WHAT TO PRODUCE: Extract the listing below in full, unchanged.
** Start of RECORDED INFORMATION **
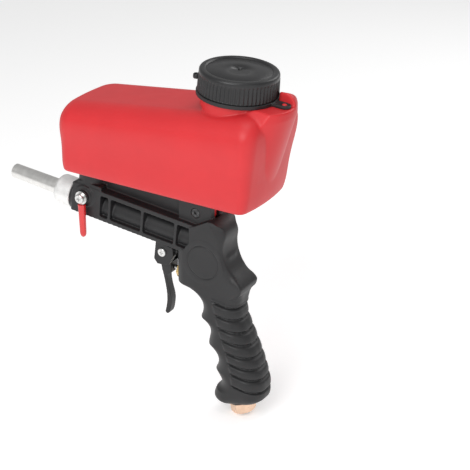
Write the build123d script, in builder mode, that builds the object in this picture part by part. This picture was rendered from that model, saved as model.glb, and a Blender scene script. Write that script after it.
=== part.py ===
from build123d import *
from math import cos, sin, sqrt, radians
import os

# Hand-held gravity-feed abrasive blaster: a pistol body with a barrel, a hopper with a screw cap
# on top of it, a trigger valve in the grip and a quarter-turn abrasive valve under the hopper.
# Millimetres. +Z up, +X towards the rear, the muzzle points to -X and the lever side is -Y.
# The origin is the centre of the air inlet's mouth, at the foot of the grip.

# ---- Driving dimensions -------------------------------------------------------------------
running_gap = 0.05            # radial clearance of everything that turns or slides

# Bore line: places along it are measured back from the muzzle, heights square to it
barrel_tilt = 6.5             # degrees, nose up
muzzle_x = -212.4
muzzle_z = 155.7
housing_front = 61.5          # front face of the valve housing
housing_rear = 92.0
bore_end = 177.0              # blind end of the bore in the body
bore_radius = 4.05

# Barrel section
flange_half_width = 12.5
flange_top = 16.6
flange_top_underside = 13.0
flange_bottom_upside = -4.5
flange_bottom = -7.9
tube_radius = 9.5
web_half_width = 3.0
rib_stations = (100.4, 130.4, 160.3)
rib_thickness = 2.4

# Nozzle and its collar
nozzle_tip_radius = 5.8
nozzle_shank_radius = 6.25
nozzle_bore_radius = 3.4
nozzle_flare_front = 64.0     # the bore opens out behind here, up to the body's bore
nozzle_tail_radius = 5.9
nozzle_flange_radius = 9.0
nozzle_flange_front = 49.1
nozzle_flange_rear = 51.2
nozzle_length = 68.0
seal_rear = 52.2
collar_front = 46.0
collar_radius = 12.0
spigot_radius = 9.5
spigot_rear = 64.4            # where the spigot ends and the valve housing starts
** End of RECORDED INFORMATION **
THE REPLY:
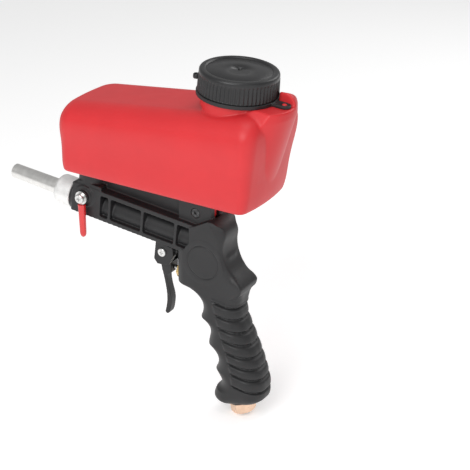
Write the build123d script, in builder mode, that builds the object in this picture part by part. This picture was rendered from that model, saved as model.glb, and a Blender scene script. Write that script after it.
=== part.py ===
from build123d import *
from math import cos, sin, sqrt, radians
import os

# Hand-held gravity-feed abrasive blaster: a pistol body with a barrel, a hopper with a screw cap
# on top of it, a trigger valve in the grip and a quarter-turn abrasive valve under the hopper.
# Millimetres. +Z up, +X towards the rear, the muzzle points to -X and the lever side is -Y.
# The origin is the centre of the air inlet's mouth, at the foot of the grip.

# ---- Driving dimensions -------------------------------------------------------------------
running_gap = 0.05            # radial clearance of everything that turns or slides

# Bore line: places along it are measured back from the muzzle, heights square to it
barrel_tilt = 6.5             # degrees, nose up
muzzle_x = -212.4
muzzle_z = 155.7
housing_front = 61.5          # front face of the valve housing
housing_rear = 92.0
bore_end = 177.0              # blind end of the bore in the body
bore_radius = 4.05

# Barrel section
flange_half_width = 12.5
flange_top = 16.6
flange_top_underside = 13.0
flange_bottom_upside = -4.5
flange_bottom = -7.9
tube_radius = 9.5
web_half_width = 3.0
rib_stations = (100.4, 130.4, 160.3)
rib_thickness = 2.4

# Nozzle and its collar
nozzle_tip_radius = 5.8
nozzle_shank_radius = 6.25
nozzle_bore_radius = 3.4
nozzle_flare_front = 64.0     # the bore opens out behind here, up to the body's bore
nozzle_tail_radius = 5.9
nozzle_flange_radius = 9.0
nozzle_flange_front = 49.1
nozzle_flange_rear = 51.2
nozzle_length = 68.0
seal_rear = 52.2
collar_front = 46.0
collar_radius = 12.0
spigot_radius = 9.5
spigot_rear = 64.4            # where the spigot ends and the valve housing starts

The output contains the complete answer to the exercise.